Thursday, February 25, 2010

U.S. Army Completes Field Testing of Northrop Grumman-Developed Next-Generation FBCB2 Software

U.S. Army Completes Field Testing of Northrop Grumman-Developed Next-Generation FBCB2 Software
February 25, 2010

RESTON, Va. –– The U.S. Army has completed formal evaluation of the next-generation software version of the Force XXI Battle Command Brigade and Below (FBCB2), developed by Northrop Grumman Corporation (NYSE:NOC). Field testing of the new software, called Joint Capabilities Release (JCR), was conducted at Fort Hood, Texas, from Sept. 28 to Nov. 20, 2009.

FBCB2 is the key situational awareness and command-and-control
system used by U.S. and coalition forces in Iraq and Afghanistan. The
JCR upgrades include a significant increase in the network's bandwidth,
allowing the combat-proven system to get more information to more users
within seconds rather than minutes. It also provides a joint forces
platform solution for both the Army and U.S. Marine Corps.

The Army and Marine Corps continue conducting a series of
planned tests at Fort Hood's Central Technical Support Facility and at
Camp Pendleton, Calif., in the Marine Corps Tactical Systems Support
Activity. Testing of the improved data throughput will continue
throughout 2011, after the Army awards a production contract for an
improved Blue Force Tracking 2 (BFT2) transceiver.

The services expect to decide whether to field JCR in late
summer 2010.

"JCR will provide soldiers and Marines with powerfully enhanced
capabilities in command-and-control and situational awareness," said
Joe G. Taylor, Jr., vice president of the Ground Combat Systems
operating unit within Northrop Grumman's Information Systems sector.
"We are very optimistic a positive decision will be reached, and JCR
will be fielded to operational units starting as early as October."

During last fall's field testing, evaluators examined the
effectiveness, reliability and performance of the system for both Army
and Marines, in various military vehicles, tactical operations centers,
called TOCs, and combat operations centers. The test was conducted in a
distributed environment and supported by active-duty military and
civilian personnel from several government agencies.

Northrop Grumman completed system segment acceptance testing
and delivered JCR to the U.S. Army Communications-Electronics Command,
Fort Monmouth, N.J., in September 2009.

Northrop Grumman developed JCR using an approach based on a
common set of core assets, making it more modular, reusable,
interoperable and easier to upgrade.
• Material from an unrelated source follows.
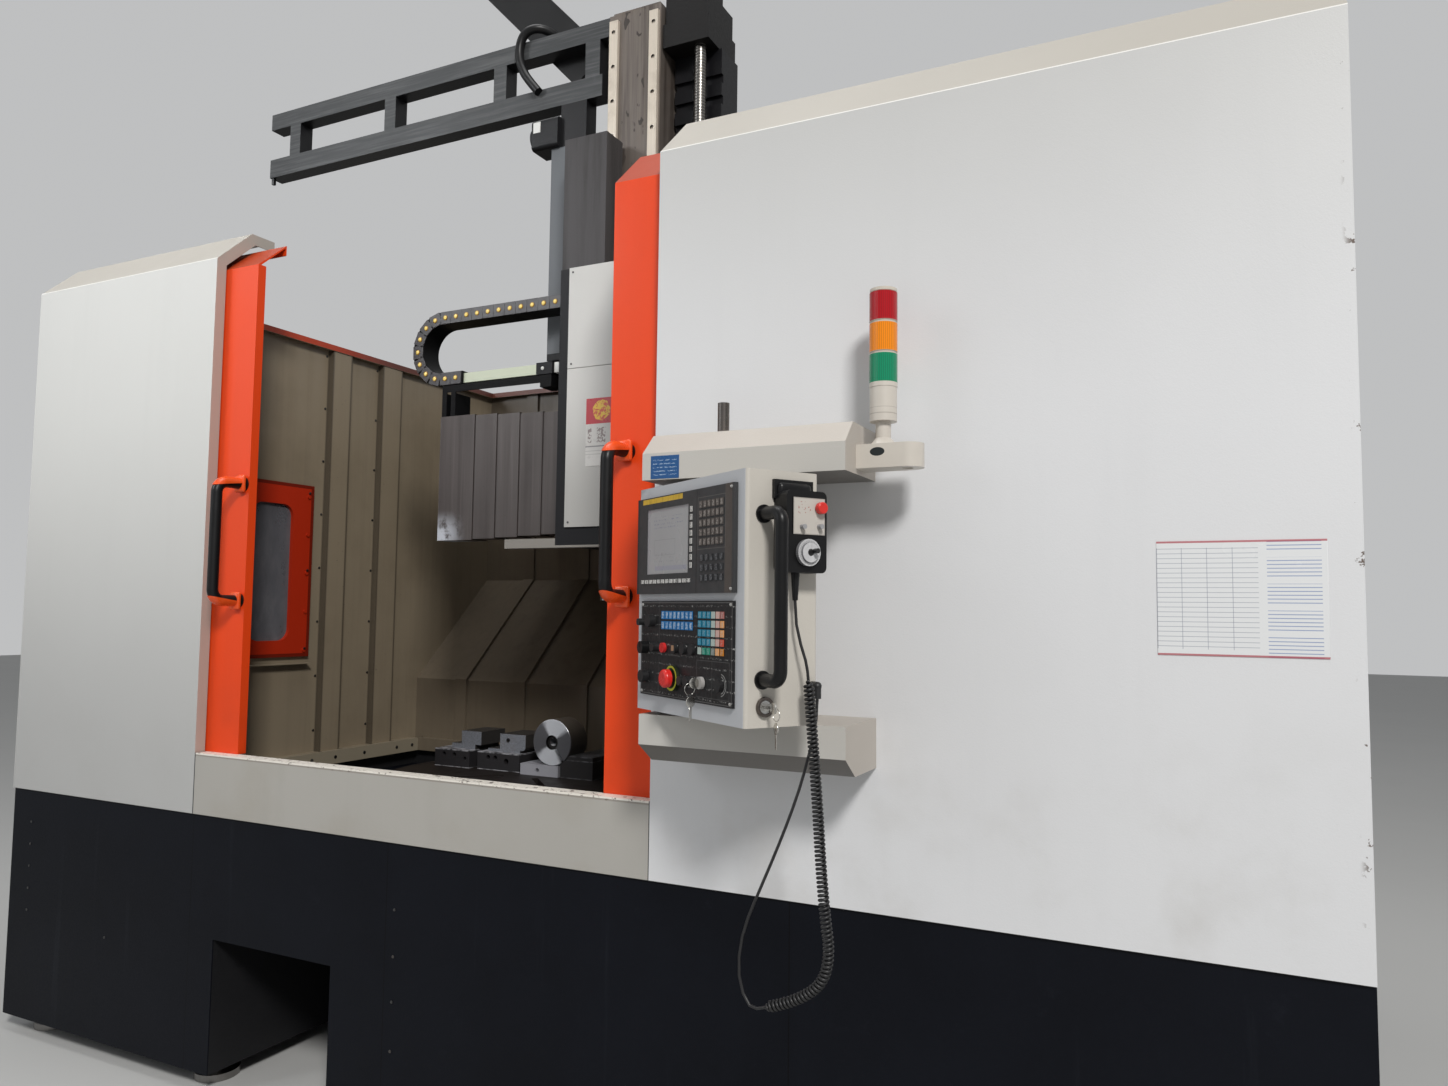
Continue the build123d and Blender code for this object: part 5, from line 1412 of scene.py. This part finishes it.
world = bpy.data.worlds.new("studio_world")
world.use_nodes = True
scene.world = world
background = world.node_tree.nodes["Background"]
background.inputs["Color"].default_value = (0.93, 0.95, 0.97, 1)
background.inputs["Strength"].default_value = 0.22
backdrop = world.node_tree.nodes.new("ShaderNodeBackground")
backdrop.inputs["Color"].default_value = (0.52, 0.525, 0.53, 1)
backdrop.inputs["Strength"].default_value = 1.0
light_path = world.node_tree.nodes.new("ShaderNodeLightPath")
either = world.node_tree.nodes.new("ShaderNodeMixShader")
links = world.node_tree.links
seen = Signal(world.node_tree, light_path.outputs["Is Camera Ray"])
seen = seen.math("MAXIMUM", seen, Signal(world.node_tree, light_path.outputs["Is Glossy Ray"]))
seen = seen.math("MAXIMUM", seen, Signal(world.node_tree, light_path.outputs["Is Transmission Ray"]))
links.new(seen.socket, either.inputs[0])
links.new(background.outputs[0], either.inputs[1])
links.new(backdrop.outputs[0], either.inputs[2])
links.new(either.outputs[0], world.node_tree.nodes["World Output"].inputs[0])
print("floor and world set")

# %% [markdown]
# A key lamp from the right front gives the shadows their side. Weaker lamps fill in from the left
# and from above, and a narrow one lifts the upper left, where the inner wall would go dark.


# %% Lamps
def lamp(name, spot, target, size, power, colour=(1, 1, 1)):
    data = bpy.data.lights.new(name, "AREA")
    data.shape = "RECTANGLE"
    data.size, data.size_y = size
    data.energy = power
    data.color = colour
    obj = bpy.data.objects.new(name, data)
    scene.collection.objects.link(obj)
    heading = Vector(target) - Vector(spot)
    obj.matrix_world = Matrix.Translation(spot) @ heading.to_track_quat("-Z", "Y").to_matrix().to_4x4()
    return obj


TARGET = Vector((0.3, FRONT_Y, 1.5))
TOWARDS_KEY = Vector((0.52, -0.615, 0.593))
KEY_DISTANCE = 11
lamp("key_lamp", TARGET + TOWARDS_KEY * KEY_DISTANCE, TARGET, (1.8, 1.8), 900, (1.0, 0.985, 0.96))
lamp("fill_lamp", (-5.5, -6.5, 4.4), (-0.5, -0.6, 1.2), (4.0, 4.0), 65, (0.93, 0.97, 1.0))
left_lamp = lamp("left_lamp", (-3.4, -4.6, 4.8), (-1.6, -0.95, 2.75), (1.2, 1.2), 8, (0.97, 0.98, 1.0))
left_lamp.data.spread = math.radians(48)
lamp("top_lamp", (-0.4, -1.2, 6.6), (-0.4, -0.3, 1.0), (3.0, 2.0), 80)
scene.view_settings.view_transform = "Standard"
print("lamps", len(bpy.data.lights))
This Battle Command Product Line
architecture is capable of supporting multiple products for a variety
of users, including aviation, dismounted soldiers, logistics and fires.

JCR will be fielded to 96 percent of all Army and Marine Corps
platforms that are scheduled to receive digital battle command systems.
To date, more than 85,000 FBCB2 systems have been deployed worldwide.

FBCB2 links communication devices, sensors, vehicles,
rotary-wing aircraft and weapons platforms in a seamless digital
network to provide a clear, continuous and common picture of the
battlefield. Most FBCB2 systems communicate via a satellite-based
network; about 30 percent use the Enhanced Position Location Reporting
System, or EPLRS, tactical radio network.

The company was awarded the first FBCB2 software development contract in January 1995.